The company said an updated schedule from CB&I suggested in-service dates for Unit 2 would need to move from the currently approved March 2017 date to one in the fourth quarter of 2017 or the first quarter of 2018. State regulators allow SCANA Corp. to accelerate its 146 outlined milestones by 24 months or delay them by up to 18 months.

"Oftentimes, we hear about nuclear projects being over budget or costs being rampant. And I want to reinforce that, that is not the case with this project," said Senior Vice President Stephen Byrne. The $6.3 billion price tag approved by South Carolina regulators in early 2009 included capital costs, the owner’s cost, escalation, and Allowance for Funds Used During Construction (AFUDC). SCG&E’s own more recent projections showed the project was at $5.8 billion, due to "very favorable conditions or terms and conditions we’ve been able to get out from the financings and then escalation coming in much lower than we had anticipated," Byrne said.

Regarding its coal capacity, the six coal units that the Cayce-based utility last year identified for potential shutdown or fuel switching—its oldest and smallest units—are worth a total of 730 MW. Three units are part of the company’s Canadys Station.

Byrne told analysts at the June 5 meeting that SCE&G retired one of the six units at the end of 2012 and converted another one to natural gas from coal. SCE&G had planned to convert the remaining two to natural gas–fired units as an interim measure before retiring them completely in 2017. However, after reevaluating system needs and analyzing the economics of the situation, the company last week decided to proceed with retiring the plant by the end of this year.

For the four remaining units, the company evaluated MATS compliance extensions beyond the April 2015 deadline. "The first year waiver, you can get from an authority. So in our case, that would be the [South Carolina] Department of Health and Environmental Control. … So we did seek the first year extension for 4 of those fossil units, for those smaller coal units, and received that [one] year extension," he said.
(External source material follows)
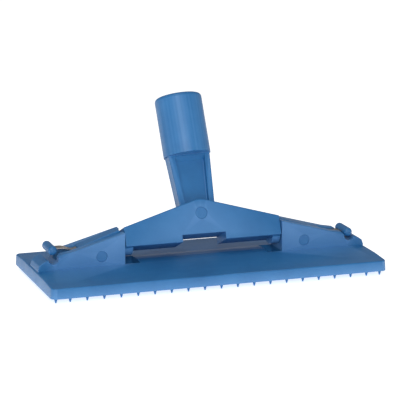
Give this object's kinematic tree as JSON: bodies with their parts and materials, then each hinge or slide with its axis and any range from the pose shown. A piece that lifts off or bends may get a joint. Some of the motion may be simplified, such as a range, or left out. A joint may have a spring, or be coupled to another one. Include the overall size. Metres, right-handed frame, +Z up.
{
  "type": "swivelling pad holder",
  "caption": "Rectangular floor pad holder with a spiked underside, sprung end clamps and a swivelling, tilting handle socket.",
  "frame": {"origin": "centre of the plate's flat underside, at the level the spikes stand out of", "axes": "+X along the plate, -Y the front, +Z up; the handle leans back towards +Y at rest"},
  "size_m": [0.235, 0.1033, 0.1208],
  "materials": {
    "blue_plastic": "moulded, semi-matte",
    "stainless": "rolled strip",
    "acetal": "smooth"
  },
  "bodies": {
    "base": {"base_shell": "blue_plastic", "spiked_sole": "blue_plastic", "sole_screws": "stainless", "trunnion_pin_left": "stainless", "trunnion_pin_right": "stainless", "lever_pin_left": "blue_plastic", "lever_pin_right": "blue_plastic"},
    "yoke": {"yoke": "blue_plastic", "cross_pin": "blue_plastic", "friction_washer_front": "acetal", "friction_washer_rear": "acetal", "trunnion_bush_left": "acetal", "trunnion_bush_right": "acetal"},
    "handle": {"handle_socket": "blue_plastic"},
    "clamp_left": {"clamp_lever_left": "blue_plastic", "leaf_spring_left": "stainless", "spring_rivets_left": "stainless", "clamp_bar_left": "blue_plastic"},
    "clamp_right": {"clamp_lever_right": "blue_plastic", "leaf_spring_right": "stainless", "spring_rivets_right": "stainless", "clamp_bar_right": "blue_plastic"}
  },
  "joints": [
    {"name": "yoke_tilt", "type": "hinge", "parent": "base", "child": "yoke", "pos_m": [0, 0, 0.0213], "axis": [1, 0, 0], "range_deg": [-46, 93]},
    {"name": "handle_swing", "type": "hinge", "parent": "yoke", "child": "handle", "pos_m": [0, 0.00582, 0.03469], "axis": [0, 0.9171, -0.3987], "range_deg": [-43, 47]},
    {"name": "clamp_left_lift", "type": "hinge", "parent": "base", "child": "clamp_left", "pos_m": [-0.0722, 0, 0.0157], "axis": [0, 1, 0], "range_deg": [-9, 5], "stiffness_Nm_per_rad": 1.5},
    {"name": "clamp_right_lift", "type": "hinge", "parent": "base", "child": "clamp_right", "pos_m": [0.0722, 0, 0.0157], "axis": [0, -1, 0], "range_deg": [-3, 5], "stiffness_Nm_per_rad": 1.5}
  ]
}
But justification for the second-year waiver from the U.S. Environmental Protection Agency (EPA) was harder. When the company surveyed if it could purchase power from the market, "we got more responses than we had anticipated and the pricing came back more favorably than we anticipated. So the power was available, the power was out there. So that meant that the second-year extension was not likely from the [EPA] ," Byrne said. A further determination showed that it would be cheaper to purchase power than continue operating the roughly 50-year-old coal units. "So the business case said that we should retire those units businesses early."

The company’s plans would help it meet increasingly stringent environmental regulations and achieve a more balanced generation portfolio. “By the end of 2018, we anticipate that roughly one-third of our electric generation will be fueled by nuclear power, one-third by natural gas, and one-third by scrubbed coal-fired plants,” said Byrne.

Figures released in January 2013 by consulting firm The Brattle Group show that about 32 GW of coal capacity retirements will be retired by 2021 as compliance deadlines with EPA rules for existing coal-fired power plants approach—including MATS and regional haze rules.

About 80% of these, or 24 GW, will have been shuttered by 2015 because most lack major environmental controls. This year, as much as 3.5 GW will be retired, but in 2014, at least 6.7 GW is scheduled to be retired. Most projected and announced coal retirements are in the Southeast. The group also projects that a 6 billion cubic feet/day gas demand increase could spur the retirement of 60 GW of coal capacity by 2016 nationwide.